Colin Bell was part of the management setup when Klopp was at German outfit Mainz
“You get the quality in training first of all and then his philosophy is that the team would be prepared to run more and work harder than any other team on the pitch.

“The first aim was to destroy the opponent’s game and when you do that, you can get your own game through.
“He likes to defend quite high, the back four pushing up, which meant the goalkeeper had to playing like the libero, the sweeper.

“He relied on very tall central defenders who had pace because if balls are getting played over the top, you need players who can try and get back as quickly as possible.

“And the work started, the defending started, with the strikers who had to be prepared to work very, very hard.”

Former Liverpool player Andriy Voronin was an influential player for Klopp when he joined Mainz

It was in his first seasons at Mainz that a blast from Anfield’s past helped the evolution of Klopp’s side.
Andriy Voronin’s spell on Merseyside under Rafa Benitez was short-lived and best forgotten, yet at Mainz he proved integral to Klopp.

“We had Andriy up front,” recalled Bell. “He came from Borussia Monchengladbach and he didn’t really make it at first.

“He trained in the first team but played in the reserves. He was obviously a team-mate of ‘Kloppo’ and he could see what talent this player had.

“He gave him his chance and Andriy took off. He scored 20 goals in the season Mainz were denied promotion to the Bundesliga on the final day of the campaign against Berlin, but it was more than his goals.

“Andriy worked so hard as well and when you do that, you have a chance with ‘Kloppo’. I remember one game against Bielefeld who were about to score on the counter-attack and it was Andriy who produced the last-ditch tackle.

“He had chased all the way back and that is what you have to be prepared to do. It was that sort of approach from the striker that rubbed off elsewhere.

“’Kloppo’ has a very very good sense of man-management. He can win players over and there were a lot of players at that time at Mainz who didn’t make it at other clubs.

“There was a group of players who found themselves as outcasts so to speak and ‘Kloppo’ did a perfect job in not just forming them into a perfect group but a real body.

“Everyone was looking after each other and so it was possible then to achieve greater goals and play in the Bundesliga.”

There is an obvious warning within the story to dissenters.

Bell continued: “If a player wasn’t prepared to go the whole way, then you had no chance. Jurgen would talk to you in a good and loving way, but if you showed this resistance and that you are not prepared to go over the next higher hurdle you have got no chance.

“That is very important. He has this charisma. He is a very nice, outgoing guy and he walks into a room and you have fun straight away because he always has some good sayings on his lips and he laughs very much.
“But he is a hard worker and he wants to win and that is what he hammers into his players so if you are not prepared to do it, you are out.

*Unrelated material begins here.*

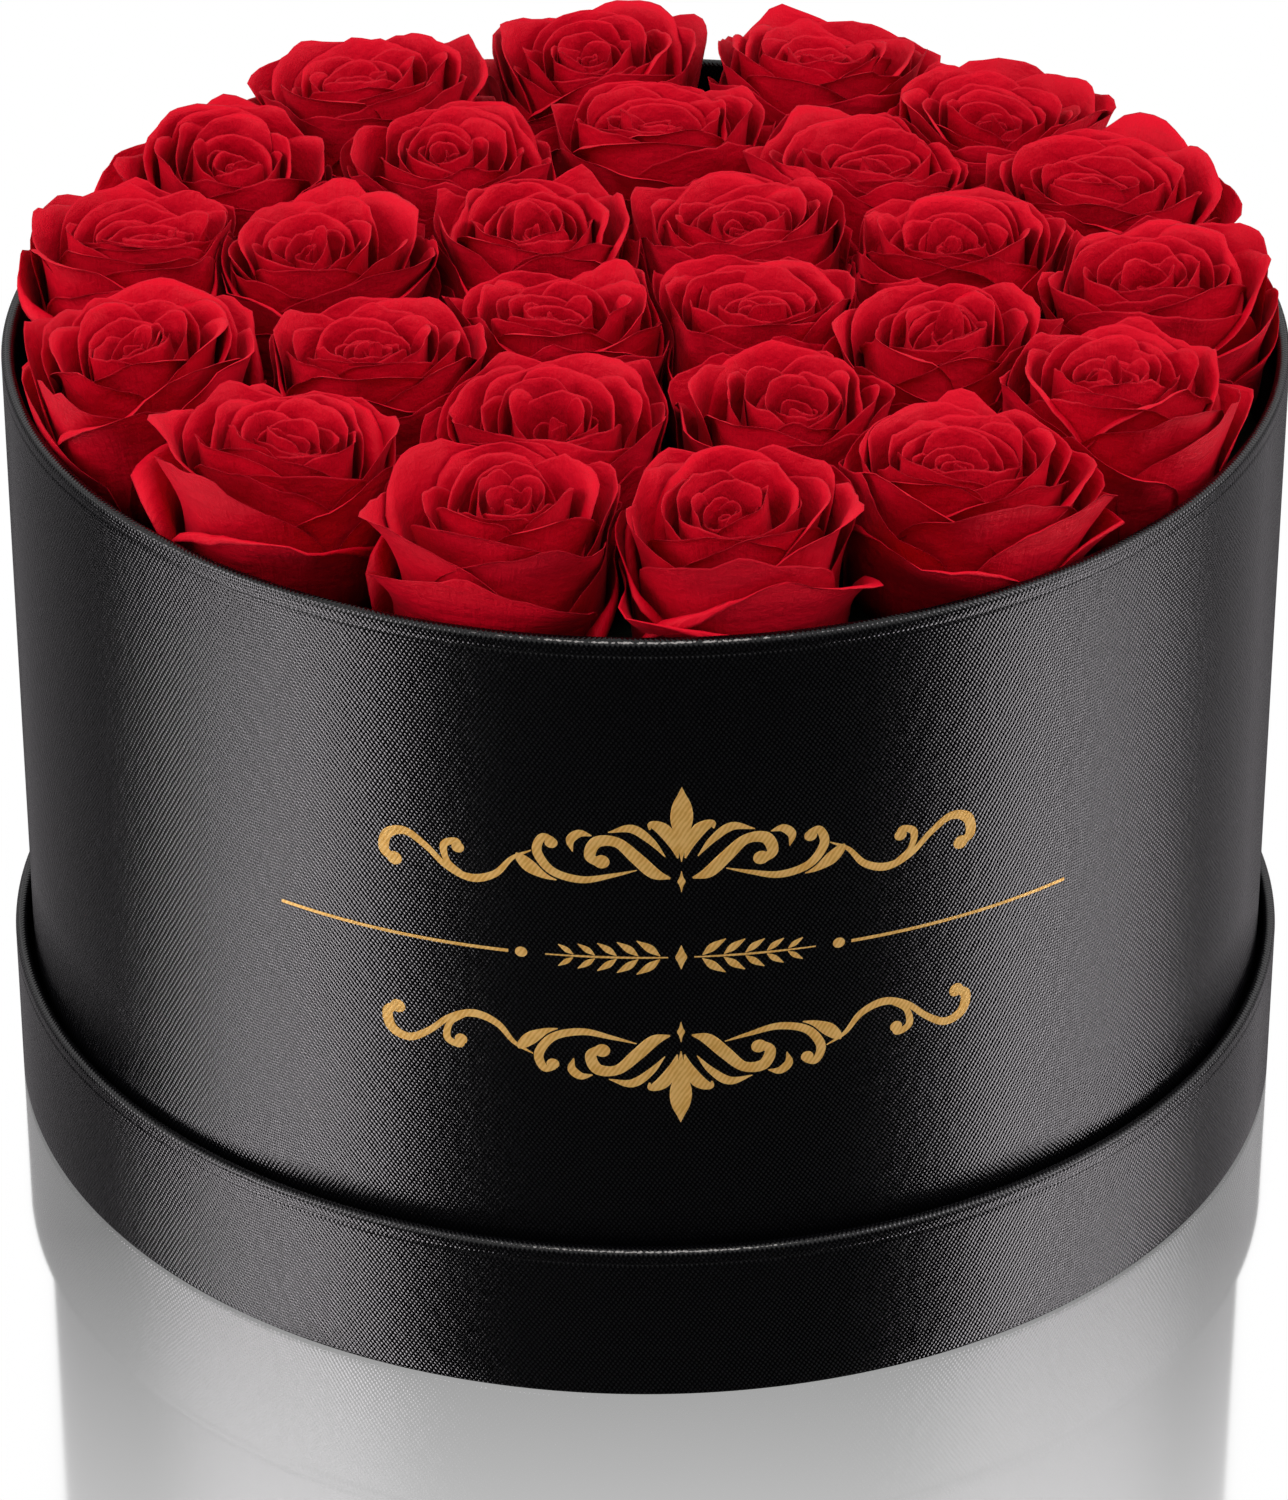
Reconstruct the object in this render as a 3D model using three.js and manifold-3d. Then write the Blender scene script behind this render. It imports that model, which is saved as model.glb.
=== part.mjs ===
// A round flower box: a covered board drum standing in its own upturned lid, and filled with
// preserved roses whose short stems are set in a foam block that a board riser lifts to the rim.
//
// Millimetres, +Z up. The origin is the centre of the underside of the lid, which is the base.
// The group holds three groups that come apart along +Z: the lid, the box, and the rose insert.

import * as THREE from "three";
import { mergeVertices } from "three/addons/utils/BufferGeometryUtils.js";
import Module from "manifold-3d";

const wasm = await Module();
wasm.setup();

// ---- Driving dimensions -------------------------------------------------------------------

// Box and lid
const BOX_RADIUS = 135; // outside of the box's covered wall
const BOX_HEIGHT = 173; // from under the box's floor to the top of its rim
const LID_HEIGHT = 36.5; // from the lid's outside face to its rim
const LID_CLEARANCE = 1.2; // between the box's wall and the inside of the lid, on each side

// Board and paper
const WALL_BOARD = 1.8; // rolled greyboard of the walls
const PANEL_BOARD = 2; // flat greyboard of the floor and of the lid's panel
const COVER_PAPER = 0.35; // embossed covering paper
const LINING_PAPER = 0.25; // plain black lining paper
const GLUE = 0.1; // glue line, or a resting gap, between two pieces
const BOX_TURN_IN = 15; // cover paper turned over the box's rim and down inside
const LID_TURN_IN = 9; // the same at the lid's rim
const TURN_UNDER = 13; // cover paper turned under the wall's foot
const PANEL_INSET = 1.5; // the panel's paper stops this far inside the wall

// Foam and riser
const FOAM_THICKNESS = 60;
const FOAM_CLEARANCE = 1.3; // between the foam and the inside of the box
const FOAM_CHAMFER = 3;
const RISER_BOARD = 3; // single-wall corrugated board
const RISER_CLEARANCE = 0.7;

// Roses
const HEAD_RADIUS = 27; // an open head with nothing pressing on it
const HEAD_HEIGHT = 44; // from the hip to the top of the inner petals
const HEAD_ABOVE_RIM = 17; // how far the heads stand out of the box
const HEAD_CLEARANCE = 1.3; // between a head and the box's wall
const HEAD_SEAT = 24; // from the axis of an outer head to the side that the wall presses
const HEAD_GAP = 0.4; // between two heads that press together
const HIP_RADIUS = 7;
const STEM_RADIUS = 2.4;
const STEM_LENGTH = 30; // the part of the stem that is inside the foam
const STEM_CLEARANCE = 0.4;
const STEM_TIP_CLEARANCE = 2; // the hole is deeper than the stem by this
const HEAD_ON_FOAM = 0.3; // between the hip and the foam

// Rose pattern: rings from the wall inwards
const RING_PITCH = 39;
const RING_SPACING = 48; // from rose to rose along a ring, before they are spread evenly
// The first bearing of each ring, and how far off even spacing the florist's hand sets each
// rose, in degrees.
const RINGS = [
  { start: -159, nudges: [0, 1, 2, 2, 1, 0, 2, 1, -2, -3, -3, -1, -1, -1] },
  { start: -148, nudges: [4, 3, 2, -1, -1, -4, -5, -3, 1] },
  { start: -130, nudges: [3, 2, -5, 3] },
];

// Facets
const TUB_SEGMENTS = 60;
const HEAD_SEGMENTS = 12;
const HOLE_SEGMENTS = 8;

// ---- Materials ----------------------------------------------------------------------------

function material(color, roughness) {
  return new THREE.MeshStandardMaterial({ color, roughness, metalness: 0 });
}

const coverPaper = material(0x17171a, 0.45);
const liningPaper = material(0x101012, 0.7);
const greyboard = material(0x8d857a, 0.9);
const corrugated = material(0xb08d62, 0.9);
const foam = material(0x2f4a33, 0.95);
const petals = material(0xb8101c, 0.65);

// ---- Shapes -------------------------------------------------------------------------------

// A solid turned about Z from a profile of [radius, z] points. The profile runs anticlockwise,
// seen with the radius to the right and z up, from the axis back to the axis.
function turned(profile, segments = TUB_SEGMENTS) {
  const points = profile.map(([r, z]) => new THREE.Vector2(r, z));
  return new THREE.LatheGeometry(points, segments).rotateX(Math.PI / 2);
}

// The same for a profile that stays clear of the axis and closes on itself.
function turnedRing(profile, segments = TUB_SEGMENTS) {
  return turned([...profile, profile[0]], segments);
}

function disc(radius, bottom, thickness) {
  const top = bottom + thickness;
  return turned([
    [0, bottom],
    [radius, bottom],
    [radius, top],
    [0, top],
  ]);
}

function tube(outer, thickness, bottom, top) {
  return turnedRing([
    [outer, bottom],
    [outer, top],
    [outer - thickness, top],
    [outer - thickness, bottom],
  ]);
}

function solidOf(geometry) {
  const bare = geometry.clone();
  bare.deleteAttribute("normal");
  bare.deleteAttribute("uv");
  const merged = mergeVertices(bare, 1e-3);
  return new wasm.Manifold(
    new wasm.Mesh({
      numProp: 3,
      vertProperties: merged.attributes.position.array,
      triVerts: new Uint32Array(merged.index.array),
    }),
  );
}

function geometryOf(solid) {
  const { vertProperties, triVerts } = solid.getMesh();
  return new THREE.BufferGeometry()
    .setAttribute("position", new THREE.BufferAttribute(vertProperties, 3))
    .setIndex(new THREE.BufferAttribute(triVerts, 1));
}

function named(name, geometry, finish) {
  const mesh = new THREE.Mesh(geometry, finish);
  mesh.name = name;
  return mesh;
}

// ---- Box and lid: two covered tubs --------------------------------------------------------

// A tub's layers from the outside in are cover paper, glue, board, glue, and lining or turned-in
// cover paper.
const WALL_TO_BOARD = COVER_PAPER + GLUE;
const WALL_TO_INSIDE = WALL_TO_BOARD + WALL_BOARD + GLUE;
const TUB_WALL = WALL_TO_INSIDE + Math.max(COVER_PAPER, LINING_PAPER);

// Its layers from the underside up are panel cover, turned-under cover, board and lining.
const FOOT_COVER = COVER_PAPER + GLUE;
const FOOT_BOARD = FOOT_COVER + COVER_PAPER + GLUE;
const FOOT_LINING = FOOT_BOARD + PANEL_BOARD + GLUE;
const TUB_FLOOR = FOOT_LINING + LINING_PAPER;

// The six pieces of a board tub covered in paper, with its underside at z = 0.
function makeTub(name, panelName, radius, height, turnIn) {
  const group = new THREE.Group();
  const insideRadius = radius - WALL_TO_INSIDE;
  const boardRadius = radius - WALL_TO_BOARD;
  const footTop = FOOT_COVER + COVER_PAPER;
  const rimUnder = height - COVER_PAPER;
  const turnInEnd = height - turnIn;
  // The cover paper: up the wall, over the rim, down inside, back up and down the wall's
  // outside, and in under the foot.
  const cover = turnedRing([
    [radius - TURN_UNDER, FOOT_COVER],
    [radius, FOOT_COVER],
    [radius, height],
    [insideRadius - COVER_PAPER, height],
    [insideRadius - COVER_PAPER, turnInEnd],
    [insideRadius, turnInEnd],
    [insideRadius, rimUnder],
    [radius - COVER_PAPER, rimUnder],
    [radius - COVER_PAPER, footTop],
    [radius - TURN_UNDER, footTop],
  ]);
  const board = tube(boardRadius, WALL_BOARD, FOOT_BOARD, rimUnder - GLUE);
  const liningFoot = FOOT_LINING + LINING_PAPER + GLUE;
  const lining = tube(insideRadius, LINING_PAPER, liningFoot, turnInEnd - GLUE);
  const panel = disc(insideRadius, FOOT_BOARD, PANEL_BOARD);
  const panelCover = disc(radius - PANEL_INSET, 0, COVER_PAPER);
  const panelLining = disc(insideRadius, FOOT_LINING, LINING_PAPER);
  group.add(
    named(`${name}_wall`, board, greyboard),
    named(`${name}_wall_cover`, cover, coverPaper),
    named(`${name}_wall_lining`, lining, liningPaper),
    named(`${name}_${panelName}`, panel, greyboard),
    named(`${name}_${panelName}_cover`, panelCover, coverPaper),
    named(`${name}_${panelName}_lining`, panelLining, liningPaper),
  );
  return group;
}

const LID_RADIUS = BOX_RADIUS + LID_CLEARANCE + TUB_WALL;
const BOX_BASE = TUB_FLOOR + GLUE; // the box stands on the lid's lining
const RIM = BOX_BASE + BOX_HEIGHT;
const BOX_INSIDE = BOX_RADIUS - TUB_WALL;
const BOX_FLOOR = BOX_BASE + TUB_FLOOR;

// ---- Riser, foam and roses ----------------------------------------------------------------

// The heads fix the height of the foam, and the riser fills what is left below it.
const HEAD_BASE = RIM + HEAD_ABOVE_RIM - HEAD_HEIGHT;
const FOAM_TOP = HEAD_BASE - HEAD_ON_FOAM;
const FOAM_BOTTOM = FOAM_TOP - FOAM_THICKNESS;
const DECK_BOTTOM = FOAM_BOTTOM - GLUE - RISER_BOARD;
const HEAD_LIMIT = BOX_INSIDE - HEAD_CLEARANCE; // as far out as a head may reach

function makeRiser() {
  const group = new THREE.Group();
  const radius = BOX_INSIDE - RISER_CLEARANCE;
  const ring = tube(radius, RISER_BOARD, BOX_FLOOR + GLUE, DECK_BOTTOM - GLUE);
  const deck = disc(radius, DECK_BOTTOM, RISER_BOARD);
  group.add(named("riser_ring", ring, corrugated));
  group.add(named("riser_deck", deck, corrugated));
  return group;
}

// The places of the roses, as rings from the wall inwards. A ring too small for two roses is one
// rose in the middle.
function rosePlaces() {
  const places = [];
  let radius = HEAD_LIMIT - HEAD_SEAT;
  for (let ring = 0; radius > 0; ring += 1, radius -= RING_PITCH) {
    const { start, nudges } = RINGS[Math.min(ring, RINGS.length - 1)];
    const count = Math.max(1, Math.round((2 * Math.PI * radius) / RING_SPACING));
    const reach = count > 1 ? radius : 0;
    for (let k = 0; k < count; k += 1) {
      const bearing = start + (k * 360) / count + nudges[k % nudges.length];
      const angle = THREE.MathUtils.degToRad(bearing);
      places.push(new THREE.Vector2(Math.cos(angle), Math.sin(angle)).multiplyScalar(reach));
    }
  }
  return places;
}

// The outline of a head on its hip and stem, as shares of the head's radius and height.
function makeRoseOutline() {
  const r = HEAD_RADIUS;
  const h = HEAD_HEIGHT;
  return [
    [0, -STEM_LENGTH],
    [STEM_RADIUS, -STEM_LENGTH],
    [STEM_RADIUS, 0],
    [HIP_RADIUS, 0.07 * h],
    [0.7 * r, 0.27 * h],
    [0.95 * r, 0.55 * h],
    [r, 0.8 * h],
    [0.88 * r, 0.95 * h],
    [0, h],
  ];
}

// One rose at its place, pressed in by the wall and pressed flat by each neighbour. The room is
// the space inside the box that heads may fill.
function makeRose(name, place, places, room) {
  const free = solidOf(turned(makeRoseOutline(), HEAD_SEGMENTS));
  let solid = free.intersect(room.translate(-place.x, -place.y, 0));
  for (const other of places) {
    const apart = place.distanceTo(other);
    if (apart === 0 || apart > 2 * HEAD_RADIUS + HEAD_GAP) continue;
    const away = place.clone().sub(other).divideScalar(apart);
    solid = solid.trimByPlane([away.x, away.y, 0], (HEAD_GAP - apart) / 2);
  }
  const rose = named(name, geometryOf(solid), petals);
  rose.position.set(place.x, place.y, HEAD_BASE);
  return rose;
}

function makeFoam(places) {
  const radius = BOX_INSIDE - FOAM_CLEARANCE;
  const block = turned([
    [0, FOAM_BOTTOM],
    [radius, FOAM_BOTTOM],
    [radius, FOAM_TOP - FOAM_CHAMFER],
    [radius - FOAM_CHAMFER, FOAM_TOP],
    [0, FOAM_TOP],
  ]);
  const past = 5; // the drill starts this far above the foam
  const bottom = HEAD_BASE - STEM_LENGTH - STEM_TIP_CLEARANCE;
  const depth = FOAM_TOP + past - bottom;
  let solid = solidOf(block);
  for (const { x, y } of places) {
    const reach = STEM_RADIUS + STEM_CLEARANCE;
    const drill = new THREE.CylinderGeometry(reach, reach, depth, HOLE_SEGMENTS)
      .rotateX(Math.PI / 2)
      .translate(x, y, bottom + depth / 2);
    solid = solid.subtract(solidOf(drill));
  }
  return named("foam_block", geometryOf(solid), foam);
}

function makeInsert() {
  const group = new THREE.Group();
  const places = rosePlaces();
  const room = solidOf(disc(HEAD_LIMIT, -2 * STEM_LENGTH, 2 * (STEM_LENGTH + HEAD_HEIGHT)));
  group.add(makeFoam(places));
  places.forEach((place, k) => {
    const name = `rose_${String(k + 1).padStart(2, "0")}`;
    group.add(makeRose(name, place, places, room));
  });
  return group;
}

// ---- Assembly -----------------------------------------------------------------------------

const lid = makeTub("lid", "panel", LID_RADIUS, LID_HEIGHT, LID_TURN_IN);
const box = makeTub("box", "floor", BOX_RADIUS, BOX_HEIGHT, BOX_TURN_IN);
box.position.z = BOX_BASE;

const flowerBox = new THREE.Group();
flowerBox.add(lid, box, makeRiser(), makeInsert());

export default flowerBox;
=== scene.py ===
"""Visual model of a flower box: a covered round box in its upturned lid, full of preserved roses.

Every length is in metres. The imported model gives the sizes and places; each class below builds one
sub-assembly round it, as surfaces worked out on grids of two parameters.
"""

import logging
from dataclasses import dataclass
from enum import Enum

import bmesh
import bpy
import numpy as np
from mathutils import Matrix, Vector


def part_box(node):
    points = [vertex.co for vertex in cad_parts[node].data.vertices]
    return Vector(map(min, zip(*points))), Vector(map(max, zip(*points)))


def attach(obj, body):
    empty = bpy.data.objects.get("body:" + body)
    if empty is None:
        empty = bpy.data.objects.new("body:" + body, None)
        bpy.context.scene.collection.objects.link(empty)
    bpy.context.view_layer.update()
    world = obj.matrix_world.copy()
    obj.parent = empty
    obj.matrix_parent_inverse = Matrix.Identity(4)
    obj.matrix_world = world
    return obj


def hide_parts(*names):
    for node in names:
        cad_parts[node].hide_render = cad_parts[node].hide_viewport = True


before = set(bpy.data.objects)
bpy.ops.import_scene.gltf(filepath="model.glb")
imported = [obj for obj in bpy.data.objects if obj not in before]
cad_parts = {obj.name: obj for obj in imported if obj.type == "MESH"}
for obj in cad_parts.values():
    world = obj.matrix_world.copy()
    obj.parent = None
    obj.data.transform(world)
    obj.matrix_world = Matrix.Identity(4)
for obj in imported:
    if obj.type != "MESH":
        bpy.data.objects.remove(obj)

MM = 0.001
TAU = 2 * np.pi
GOLDEN_ANGLE = np.radians(137.5)
WAVE_PERIOD = 0.314  # a Wave Texture of scale 1 repeats at this distance
TINY = 1e-9  # a distance from the axis below which a point is on it
NEAR = 1e-7  # two lengths closer than this are the same
SHORTEST = 1e-12  # what a vector's length counts as at least
LOG = logging.getLogger("flower_box")
Socket = bpy.types.NodeSocket
Tree = bpy.types.NodeTree
Curve = tuple[tuple[float, ...], tuple[float, ...]]  # places, and the values there


class Body(Enum):
    """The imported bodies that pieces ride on."""

    LID = "lid"
    BOX = "box"
    INSERT = "insert"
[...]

“When he went to Borussia Dortmund, he took the same philosophy but had a higher quality of players so the team then performed much more effectively with the ball.”

Throughout the conversation it is not Jurgen but ‘Kloppo’ to which Bell refers; a sign that the man in charge is not self-absorbed.

“Jurgen is Kloppo to everybody. There is no problem with that,” he said. “Sometimes you have a feeling as a coach that you have to be called ‘boss’ because you don’t get the respect from the players otherwise.

“That might be the case for certain managers, but Kloppo is Kloppo. He doesn’t need people to call him boss and the players will realise what he is all about.

“I just think that he will do a good job at Liverpool because it is his kind of club with tradition and the values that Bill Shankly brought in in the 60s.

“I remember growing up as a young boy and loved watching them play. I loved Shankly.
“When a rival team scored at Anfield there was that sense of ‘How dare you!’. Kloppo is like that.

“You need someone on the sidelines with that total charisma. Kloppo is a perfect match for a club like Liverpool
 
Maybe it's because they shared a passion for heavy metal and monster trucks.

"Yah Andre.... You dig the Scorpions.... yah"
 
Voronin was a very good at Mainz, had probably the best season of his career there.
 
He also did well when we loaned him to Hertha Berlin for a season. The Bundesliga suited him. The Prem certainly didn't.
 
Not sure I like all these references to Klopp moulding and shaping cast-offs and unknowns. We're Liverpool, not Battersea Dogs Home. FSG surely know by now that, good as Klopp is, he needs lots of money to make Liverpool Champions, and not simply hope that he can recreate his glorious - if obviously unsustainable - two or three year stint at Dortmund.


Because he won't. Not without money.


The Spurs game encapsulated that perfectly; a short 20 minute burst of excellence and energy, followed by 70 minutes when the energy levels dropped, and Spurs' superior players took hold of the game.


Dembele was, by a clear margin, the best midfielder on the pitch, Delle Ali not far behind, and Eriksen was the most dangerous and creative attacking player.

We need Benteke, Henderson and Sturridge back, and about 4 new players.